DATA PROVIDED ::
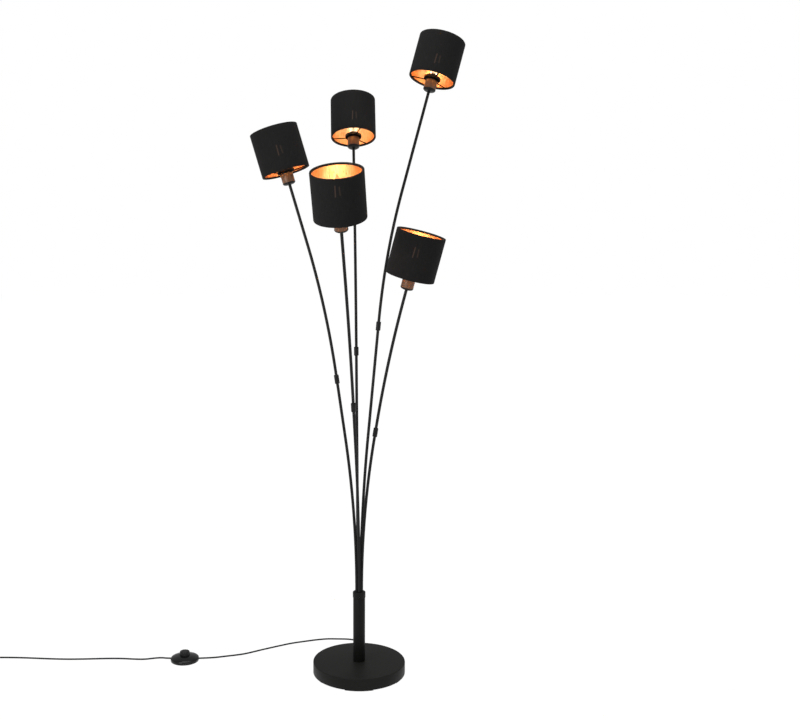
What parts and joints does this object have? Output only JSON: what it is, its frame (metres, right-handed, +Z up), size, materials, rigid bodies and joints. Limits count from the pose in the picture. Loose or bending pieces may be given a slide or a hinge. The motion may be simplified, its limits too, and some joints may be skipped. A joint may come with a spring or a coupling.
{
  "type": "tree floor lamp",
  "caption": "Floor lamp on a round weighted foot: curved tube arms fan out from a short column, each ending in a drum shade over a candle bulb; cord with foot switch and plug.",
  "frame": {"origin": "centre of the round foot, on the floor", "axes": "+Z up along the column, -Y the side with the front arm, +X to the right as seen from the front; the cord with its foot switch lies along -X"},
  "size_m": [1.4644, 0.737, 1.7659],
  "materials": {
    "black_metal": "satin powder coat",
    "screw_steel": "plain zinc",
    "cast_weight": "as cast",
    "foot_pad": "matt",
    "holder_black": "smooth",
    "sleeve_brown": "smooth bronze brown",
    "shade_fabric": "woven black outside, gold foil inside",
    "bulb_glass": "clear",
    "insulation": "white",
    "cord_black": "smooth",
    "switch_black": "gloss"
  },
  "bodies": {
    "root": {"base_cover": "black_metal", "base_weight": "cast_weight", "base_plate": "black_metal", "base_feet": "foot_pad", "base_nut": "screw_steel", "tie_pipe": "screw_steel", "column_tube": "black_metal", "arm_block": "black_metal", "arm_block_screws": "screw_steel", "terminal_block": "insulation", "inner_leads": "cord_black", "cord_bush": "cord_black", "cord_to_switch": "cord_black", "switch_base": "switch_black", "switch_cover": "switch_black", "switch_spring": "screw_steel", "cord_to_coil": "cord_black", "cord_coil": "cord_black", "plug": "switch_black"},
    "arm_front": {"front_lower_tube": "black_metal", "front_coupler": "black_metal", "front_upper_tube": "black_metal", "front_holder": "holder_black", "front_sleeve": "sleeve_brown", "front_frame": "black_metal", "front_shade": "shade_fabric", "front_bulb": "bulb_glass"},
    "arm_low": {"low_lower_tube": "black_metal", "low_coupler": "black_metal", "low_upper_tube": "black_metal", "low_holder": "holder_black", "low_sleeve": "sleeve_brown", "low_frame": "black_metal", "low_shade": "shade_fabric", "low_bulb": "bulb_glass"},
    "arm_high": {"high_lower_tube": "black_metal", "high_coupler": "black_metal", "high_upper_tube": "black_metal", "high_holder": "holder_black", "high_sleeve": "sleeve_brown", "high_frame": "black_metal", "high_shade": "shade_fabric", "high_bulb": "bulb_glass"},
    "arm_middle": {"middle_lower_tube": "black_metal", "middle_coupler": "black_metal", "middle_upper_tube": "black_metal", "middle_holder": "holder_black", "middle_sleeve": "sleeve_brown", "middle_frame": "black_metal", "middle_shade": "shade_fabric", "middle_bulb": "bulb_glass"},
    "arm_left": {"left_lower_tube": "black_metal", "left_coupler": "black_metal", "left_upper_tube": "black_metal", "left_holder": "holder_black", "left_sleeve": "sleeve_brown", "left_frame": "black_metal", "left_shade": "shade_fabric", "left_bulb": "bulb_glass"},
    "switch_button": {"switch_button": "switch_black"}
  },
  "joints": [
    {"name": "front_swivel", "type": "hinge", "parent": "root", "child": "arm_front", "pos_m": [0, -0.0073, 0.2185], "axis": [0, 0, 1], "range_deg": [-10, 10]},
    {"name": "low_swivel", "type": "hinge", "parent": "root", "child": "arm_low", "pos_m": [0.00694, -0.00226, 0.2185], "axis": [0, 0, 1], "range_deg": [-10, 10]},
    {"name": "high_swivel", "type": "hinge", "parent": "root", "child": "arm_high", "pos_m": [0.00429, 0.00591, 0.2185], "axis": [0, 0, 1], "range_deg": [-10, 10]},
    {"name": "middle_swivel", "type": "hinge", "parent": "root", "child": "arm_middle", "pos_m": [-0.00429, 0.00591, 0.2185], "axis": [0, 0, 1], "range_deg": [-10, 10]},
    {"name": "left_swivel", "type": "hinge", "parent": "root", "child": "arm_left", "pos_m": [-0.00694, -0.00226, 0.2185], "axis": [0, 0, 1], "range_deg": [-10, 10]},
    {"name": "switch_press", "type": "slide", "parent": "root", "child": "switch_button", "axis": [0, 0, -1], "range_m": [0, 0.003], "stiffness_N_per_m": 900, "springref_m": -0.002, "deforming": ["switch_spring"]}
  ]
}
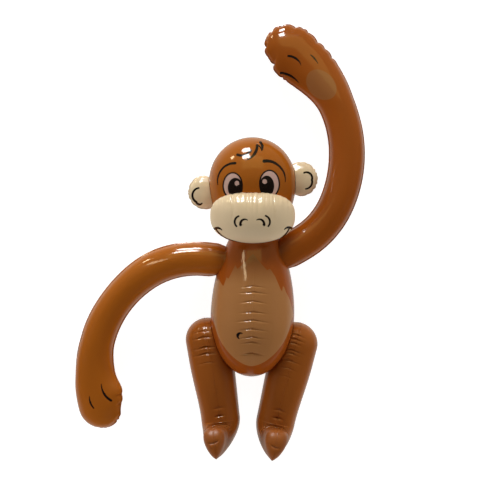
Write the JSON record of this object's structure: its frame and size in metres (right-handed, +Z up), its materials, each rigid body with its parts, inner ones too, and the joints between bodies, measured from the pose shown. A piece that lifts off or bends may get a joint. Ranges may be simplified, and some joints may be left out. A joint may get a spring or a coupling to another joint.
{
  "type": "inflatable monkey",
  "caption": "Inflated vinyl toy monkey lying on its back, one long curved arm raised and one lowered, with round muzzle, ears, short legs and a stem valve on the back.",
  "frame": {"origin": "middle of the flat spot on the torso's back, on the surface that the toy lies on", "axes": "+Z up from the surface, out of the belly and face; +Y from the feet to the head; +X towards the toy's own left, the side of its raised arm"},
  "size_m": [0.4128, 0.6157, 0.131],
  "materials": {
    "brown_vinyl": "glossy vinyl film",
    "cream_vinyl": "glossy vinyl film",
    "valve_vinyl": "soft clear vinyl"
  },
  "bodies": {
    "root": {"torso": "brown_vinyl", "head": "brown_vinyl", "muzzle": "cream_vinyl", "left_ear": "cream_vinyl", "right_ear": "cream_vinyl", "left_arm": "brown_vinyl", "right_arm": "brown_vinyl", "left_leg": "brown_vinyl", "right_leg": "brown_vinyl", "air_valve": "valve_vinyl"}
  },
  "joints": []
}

THE REQUEST :: Reproduce every record above exactly as it appears.

SOLVED EXERCISE ::
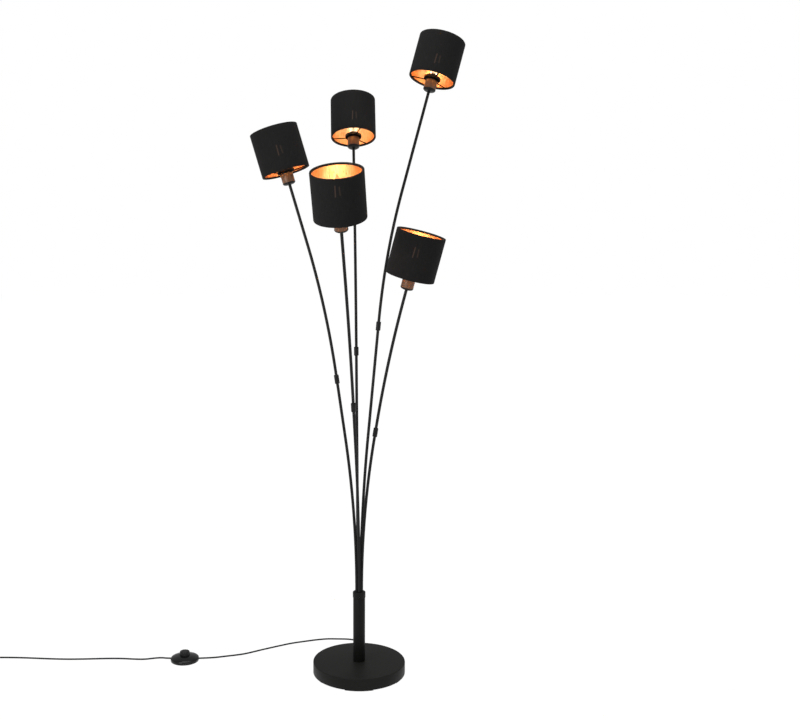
What parts and joints does this object have? Output only JSON: what it is, its frame (metres, right-handed, +Z up), size, materials, rigid bodies and joints. Limits count from the pose in the picture. Loose or bending pieces may be given a slide or a hinge. The motion may be simplified, its limits too, and some joints may be skipped. A joint may come with a spring or a coupling.
{
  "type": "tree floor lamp",
  "caption": "Floor lamp on a round weighted foot: curved tube arms fan out from a short column, each ending in a drum shade over a candle bulb; cord with foot switch and plug.",
  "frame": {"origin": "centre of the round foot, on the floor", "axes": "+Z up along the column, -Y the side with the front arm, +X to the right as seen from the front; the cord with its foot switch lies along -X"},
  "size_m": [1.4644, 0.737, 1.7659],
  "materials": {
    "black_metal": "satin powder coat",
    "screw_steel": "plain zinc",
    "cast_weight": "as cast",
    "foot_pad": "matt",
    "holder_black": "smooth",
    "sleeve_brown": "smooth bronze brown",
    "shade_fabric": "woven black outside, gold foil inside",
    "bulb_glass": "clear",
    "insulation": "white",
    "cord_black": "smooth",
    "switch_black": "gloss"
  },
  "bodies": {
    "root": {"base_cover": "black_metal", "base_weight": "cast_weight", "base_plate": "black_metal", "base_feet": "foot_pad", "base_nut": "screw_steel", "tie_pipe": "screw_steel", "column_tube": "black_metal", "arm_block": "black_metal", "arm_block_screws": "screw_steel", "terminal_block": "insulation", "inner_leads": "cord_black", "cord_bush": "cord_black", "cord_to_switch": "cord_black", "switch_base": "switch_black", "switch_cover": "switch_black", "switch_spring": "screw_steel", "cord_to_coil": "cord_black", "cord_coil": "cord_black", "plug": "switch_black"},
    "arm_front": {"front_lower_tube": "black_metal", "front_coupler": "black_metal", "front_upper_tube": "black_metal", "front_holder": "holder_black", "front_sleeve": "sleeve_brown", "front_frame": "black_metal", "front_shade": "shade_fabric", "front_bulb": "bulb_glass"},
    "arm_low": {"low_lower_tube": "black_metal", "low_coupler": "black_metal", "low_upper_tube": "black_metal", "low_holder": "holder_black", "low_sleeve": "sleeve_brown", "low_frame": "black_metal", "low_shade": "shade_fabric", "low_bulb": "bulb_glass"},
    "arm_high": {"high_lower_tube": "black_metal", "high_coupler": "black_metal", "high_upper_tube": "black_metal", "high_holder": "holder_black", "high_sleeve": "sleeve_brown", "high_frame": "black_metal", "high_shade": "shade_fabric", "high_bulb": "bulb_glass"},
    "arm_middle": {"middle_lower_tube": "black_metal", "middle_coupler": "black_metal", "middle_upper_tube": "black_metal", "middle_holder": "holder_black", "middle_sleeve": "sleeve_brown", "middle_frame": "black_metal", "middle_shade": "shade_fabric", "middle_bulb": "bulb_glass"},
    "arm_left": {"left_lower_tube": "black_metal", "left_coupler": "black_metal", "left_upper_tube": "black_metal", "left_holder": "holder_black", "left_sleeve": "sleeve_brown", "left_frame": "black_metal", "left_shade": "shade_fabric", "left_bulb": "bulb_glass"},
    "switch_button": {"switch_button": "switch_black"}
  },
  "joints": [
    {"name": "front_swivel", "type": "hinge", "parent": "root", "child": "arm_front", "pos_m": [0, -0.0073, 0.2185], "axis": [0, 0, 1], "range_deg": [-10, 10]},
    {"name": "low_swivel", "type": "hinge", "parent": "root", "child": "arm_low", "pos_m": [0.00694, -0.00226, 0.2185], "axis": [0, 0, 1], "range_deg": [-10, 10]},
    {"name": "high_swivel", "type": "hinge", "parent": "root", "child": "arm_high", "pos_m": [0.00429, 0.00591, 0.2185], "axis": [0, 0, 1], "range_deg": [-10, 10]},
    {"name": "middle_swivel", "type": "hinge", "parent": "root", "child": "arm_middle", "pos_m": [-0.00429, 0.00591, 0.2185], "axis": [0, 0, 1], "range_deg": [-10, 10]},
    {"name": "left_swivel", "type": "hinge", "parent": "root", "child": "arm_left", "pos_m": [-0.00694, -0.00226, 0.2185], "axis": [0, 0, 1], "range_deg": [-10, 10]},
    {"name": "switch_press", "type": "slide", "parent": "root", "child": "switch_button", "axis": [0, 0, -1], "range_m": [0, 0.003], "stiffness_N_per_m": 900, "springref_m": -0.002, "deforming": ["switch_spring"]}
  ]
}
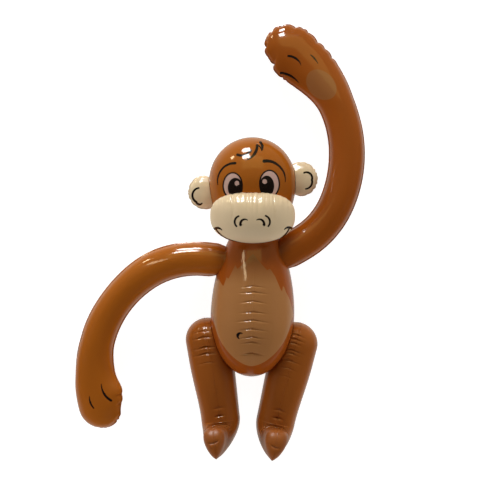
Write the JSON record of this object's structure: its frame and size in metres (right-handed, +Z up), its materials, each rigid body with its parts, inner ones too, and the joints between bodies, measured from the pose shown. A piece that lifts off or bends may get a joint. Ranges may be simplified, and some joints may be left out. A joint may get a spring or a coupling to another joint.
{
  "type": "inflatable monkey",
  "caption": "Inflated vinyl toy monkey lying on its back, one long curved arm raised and one lowered, with round muzzle, ears, short legs and a stem valve on the back.",
  "frame": {"origin": "middle of the flat spot on the torso's back, on the surface that the toy lies on", "axes": "+Z up from the surface, out of the belly and face; +Y from the feet to the head; +X towards the toy's own left, the side of its raised arm"},
  "size_m": [0.4128, 0.6157, 0.131],
  "materials": {
    "brown_vinyl": "glossy vinyl film",
    "cream_vinyl": "glossy vinyl film",
    "valve_vinyl": "soft clear vinyl"
  },
  "bodies": {
    "root": {"torso": "brown_vinyl", "head": "brown_vinyl", "muzzle": "cream_vinyl", "left_ear": "cream_vinyl", "right_ear": "cream_vinyl", "left_arm": "brown_vinyl", "right_arm": "brown_vinyl", "left_leg": "brown_vinyl", "right_leg": "brown_vinyl", "air_valve": "valve_vinyl"}
  },
  "joints": []
}